Shortly before dusk, Rhun separates from the group. Taran, Fflewddur, and Gurgi pursue, and the next morning they find Rhun at an abandoned hut in the woods. Inside, they find a small book of blank pages that Rhun keeps for himself, along with a sheaf of notes belonging to the former resident, Glew, a man who experimented with size-enhancement potions. As the companions prepare to leave, they come face to face with Llyan, a mountain cat that Glew made larger than a horse, seemingly intending to eat them. Fflewddur entrances the cat with his harp playing, allowing the companions to escape.

Taran's pet crow Kaw spots Magg and Eilonwy heading for the river Alaw on horseback. Reaching the river, Rhun finds Eilonwy's bauble and tracks indicating Magg and Eilonwy continued their journey by boat. The companions hastily construct a raft to follow downstream, but it disintegrates before reaching the mouth of the river. While repairing the raft, Rhun tumbles into a deep pit and causes a landslide that traps the group. Exploring nearby caverns, the companions eventually find Glew, who is now a giant trapped in the caverns by his enhanced size. The companions promise him Dallben's aid in creating an antidote to his potion, while Glew promises to lead them out of the caverns. Instead, Glew takes the companions to a dead-end and traps them. Glew explains he already knows how to make an antidote that will decrease his size, but he must kill one of the companions for a final ingredient. Glew leaves, promising to free the others if one of them agrees to be a sacrifice for his antidote. Rhun surprises everyone by volunteering to sacrifice himself, believing he is burden to all and incompetent to rule.

Before Glew returns, the companions notice an exit above their heads and convince Rhun to let them help him reach it. As he escapes, Rhun promises to return to the city and bring help. When Glew returns, Taran, Fflewddur, and Gurgi break out and attack him. Rhun does not leave the area but instead doubles back, guided by the light of Eilonwy's bauble. Having grown accustomed to the darkness of the caverns, Glew is overwhelmed by the bauble's light, allowing the companions to escape. Taran discovers that under the light of the bauble, Rhun's book of blank pages is revealed to be filled with writing, though none of them can read the language.

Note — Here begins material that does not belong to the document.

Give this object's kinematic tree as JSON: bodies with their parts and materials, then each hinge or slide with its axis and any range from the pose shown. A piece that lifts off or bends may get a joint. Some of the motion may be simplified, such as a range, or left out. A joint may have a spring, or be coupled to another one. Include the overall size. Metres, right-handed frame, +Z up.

Reaching the mouth of Alaw on the reconstructed raft, the companions reunite with Gwydion, who reveals that he has visited the northeast offshore ruin of Caer Colur, the ancestral home of the House of Llyr, where Eilonwy's grandmother Queen Regat was the last in the line of women to reign. Against Regat's wishes, Eilonwy's mother, Angharad, married the common man Geraint and left Caer Colur, taking a book of the House of Llyr's most powerful enchantments, as well as the Golden Pelydryn necessary to read them. Gwydion tells Taran and the companions that Eilonwy's bauble is, in fact, the long-lost Golden Pelydryn, and that the book of seemingly blank pages found in Glew's house is actually Angharad's book of spells. Gwydion explains that Eilonwy had not been sent to live with Achren to study magic as a child, as Eilonwy had believed; rather, Achren had kidnapped the princess and taken her to Spiral Castle with the intention of harnessing the House of Llyr's magic for her own ends.

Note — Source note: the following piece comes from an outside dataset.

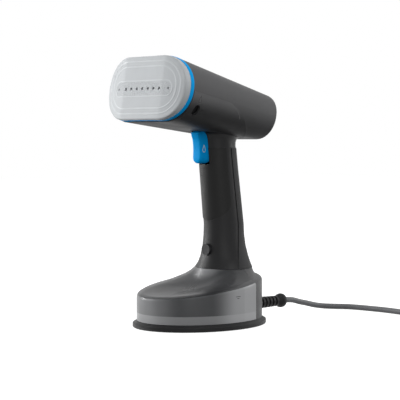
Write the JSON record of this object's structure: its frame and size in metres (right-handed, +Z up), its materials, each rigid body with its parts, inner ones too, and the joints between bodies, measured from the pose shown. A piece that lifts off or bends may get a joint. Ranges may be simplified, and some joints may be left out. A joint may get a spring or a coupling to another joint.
{
  "type": "garment steamer",
  "caption": "Upright handheld garment steamer: wide oval steam plate on a tilted head, trigger handle, clear smoke-grey water tank in an oval foot, and a coiled mains cord.",
  "frame": {"origin": "middle of the oval foot on the table, at the underside of its rubber sole", "axes": "+Z up, -Y the way the steam plate faces, +X across the head to the steamer's left as seen from the plate"},
  "size_m": [0.2381, 0.3826, 0.2662],
  "materials": {
    "housing": "satin dark grey",
    "head_grey": "satin mid grey",
    "soft_grip": "matt",
    "accent_blue": "glossy blue",
    "plate": "satin coated",
    "tank": "clear smoke-grey plastic",
    "cast": "as cast",
    "steel": "bright",
    "inner_plastic": "plain moulded",
    "light_plastic": "plain moulded",
    "hose": "translucent silicone",
    "seal": "matt",
    "copper": "taped winding",
    "board": "solder mask",
    "cord": "satin",
    "black_rubber": "satin"
  },
  "bodies": {
    "housing": {"foot_base": "housing", "bottom_plate": "inner_plastic", "foot_sole": "seal", "base_screws": "steel", "handle_shell": "housing", "grip_insert": "soft_grip", "spine_cover": "head_grey", "saddle": "head_grey", "barrel_shell": "head_grey", "accent_ring": "accent_blue", "steam_plate": "plate", "plate_carrier": "inner_plastic", "steam_generator": "cast", "generator_cover": "cast", "heating_element": "steel", "thermostat": "light_plastic", "thermal_fuse": "light_plastic", "generator_screws": "steel", "pump_body": "light_plastic", "pump_coil": "copper", "pump_mounts": "inner_plastic", "inlet_hose": "hose", "steam_hose": "hose", "tank_spigot": "steel", "spigot_seal": "seal", "microswitch": "inner_plastic", "trigger_bracket": "inner_plastic", "trigger_pin": "steel", "control_board": "board", "cord_clamp": "inner_plastic", "strain_relief": "black_rubber", "trigger_spring": "steel", "button_spring": "steel", "power_cord": "cord", "cord_coil": "cord", "cord_tail": "cord", "cord_tie": "black_rubber", "plug_body": "black_rubber", "plug_pins": "steel"},
    "trigger": {"trigger": "accent_blue"},
    "plunger": {"switch_plunger": "light_plastic"},
    "button": {"release_button": "inner_plastic"},
    "latch": {"tank_latch": "inner_plastic"},
    "tank": {"water_tank": "tank", "fill_neck": "tank", "tank_valve": "inner_plastic"},
    "fill_plug": {"fill_plug": "inner_plastic"}
  },
  "joints": [
    {"name": "trigger_hinge", "type": "hinge", "parent": "housing", "child": "trigger", "pos_m": [0, 0.002, 0.2], "axis": [1, 0, 0], "range_deg": [0, 5.5], "stiffness_Nm_per_rad": 0.4},
    {"name": "plunger_slide", "type": "slide", "parent": "housing", "child": "plunger", "axis": [0, 1, 0], "range_m": [0, 0.0012]},
    {"name": "button_slide", "type": "slide", "parent": "housing", "child": "button", "axis": [0, 1, 0], "range_m": [0, 0.002], "stiffness_N_per_m": 400},
    {"name": "latch_slide", "type": "slide", "parent": "housing", "child": "latch", "axis": [0, 0, 1], "range_m": [0, 0.002]},
    {"name": "tank_slide", "type": "slide", "parent": "housing", "child": "tank", "axis": [0, -1, 0], "range_m": [0, 0.11]},
    {"name": "fill_plug_slide", "type": "slide", "parent": "tank", "child": "fill_plug", "axis": [0, 0, 1], "range_m": [0, 0.007]}
  ],
  "couplings": [
    {"joint": "plunger_slide", "follows": "trigger_hinge", "m_per_rad": 0.0115},
    {"joint": "latch_slide", "follows": "button_slide", "ratio": 1}
  ]
}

Gwydion explains he has seen Achren, Magg, and Eilonwy arrive at Caer Colur with several mercenary guards. Achren hopes to rule Prydain by controlling Eilonwy's mind while also awakening her full ancestral magical power. That night, Gwydion rows their raft to a point of land below the seaward walls that protect the ruins of Caer Colur from the being flooded by the ocean, hiding the book and bauble before they begin their search for the princess. Taran climbs to the tower room where Eilonwy resides, only to find that she does not recognize him or the names of her former companions. She flees from her room and Taran follows, but he is arrested by Magg. Gwydion, Fflewddur, and Gurgi then struggle with Magg and several guards, until Eilonwy and Achren appear, the princess now fully under the witch's control. Achren needs the spell book to master her control of the House of Llyr's magic, and Rhun stupidly reveals that he and the companions know its location. Achren turns to Taran and offers a bargain: she will restore Eilonwy's memories of him and allow them to wed if the young man helps her acquire the book and bauble. Rather than force Taran to decide or be punished for refusing, Gwydion reveals the location of the items.

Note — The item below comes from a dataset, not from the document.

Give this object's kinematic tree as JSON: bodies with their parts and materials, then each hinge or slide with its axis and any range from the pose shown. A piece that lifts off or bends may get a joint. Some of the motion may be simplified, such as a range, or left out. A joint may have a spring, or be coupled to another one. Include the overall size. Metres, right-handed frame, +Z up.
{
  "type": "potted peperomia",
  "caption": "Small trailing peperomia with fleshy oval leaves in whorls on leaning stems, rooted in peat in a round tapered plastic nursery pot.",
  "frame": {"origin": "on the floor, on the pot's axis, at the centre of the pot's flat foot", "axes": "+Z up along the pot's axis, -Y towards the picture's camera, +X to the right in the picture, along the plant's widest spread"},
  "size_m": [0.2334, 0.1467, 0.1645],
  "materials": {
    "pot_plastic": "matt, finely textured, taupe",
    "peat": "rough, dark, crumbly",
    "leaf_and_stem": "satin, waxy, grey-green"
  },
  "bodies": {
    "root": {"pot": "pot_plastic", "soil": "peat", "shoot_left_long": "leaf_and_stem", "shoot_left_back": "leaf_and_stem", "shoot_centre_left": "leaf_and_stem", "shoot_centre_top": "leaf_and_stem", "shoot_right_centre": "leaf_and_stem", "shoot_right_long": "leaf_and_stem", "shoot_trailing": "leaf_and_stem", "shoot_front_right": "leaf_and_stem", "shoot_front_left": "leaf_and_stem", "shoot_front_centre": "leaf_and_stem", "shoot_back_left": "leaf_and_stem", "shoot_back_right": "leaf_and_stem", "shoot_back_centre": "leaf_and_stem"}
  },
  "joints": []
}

Eilonwy is given the two heirlooms and begins to examine the book in the light of the bauble. While doing so, she begins to resist Achren's spell. Calling upon the full power of the Pelydryn, she incinerates the book in a column of crimson flame rather than let it be abused. Achren aims her fury at Magg, who responds by opening the gates that protect the castle from the sea. He then escapes on the only ship with his surviving guards. As the castle floods, Taran loses consciousness.

Taran awakes to discover the companions have reached the shallows alive, thanks to the still-enchanted Llyan pulling them up the beach. Eilonwy explains how she was kidnapped by Magg and lost her bauble en route to Caer Colur. Before leaving the sea, she finds a ceremonial horn that has washed ashore, remarking that this artifact is "all that's left of Caer Colur." She gives the horn to Taran as token of her pledge that she will not forget him during her tenure at Dinas Rhydnant. Having no gift of his own to give to her, Taran can pledge only his word in return, but notes that the word of an Assistant Pig-Keeper "shall do very well indeed." Taran then mentions the hope of Prince Rhun's parents that he and Eilonwy will be engaged. Eilonwy scolds him for taking such a hope seriously.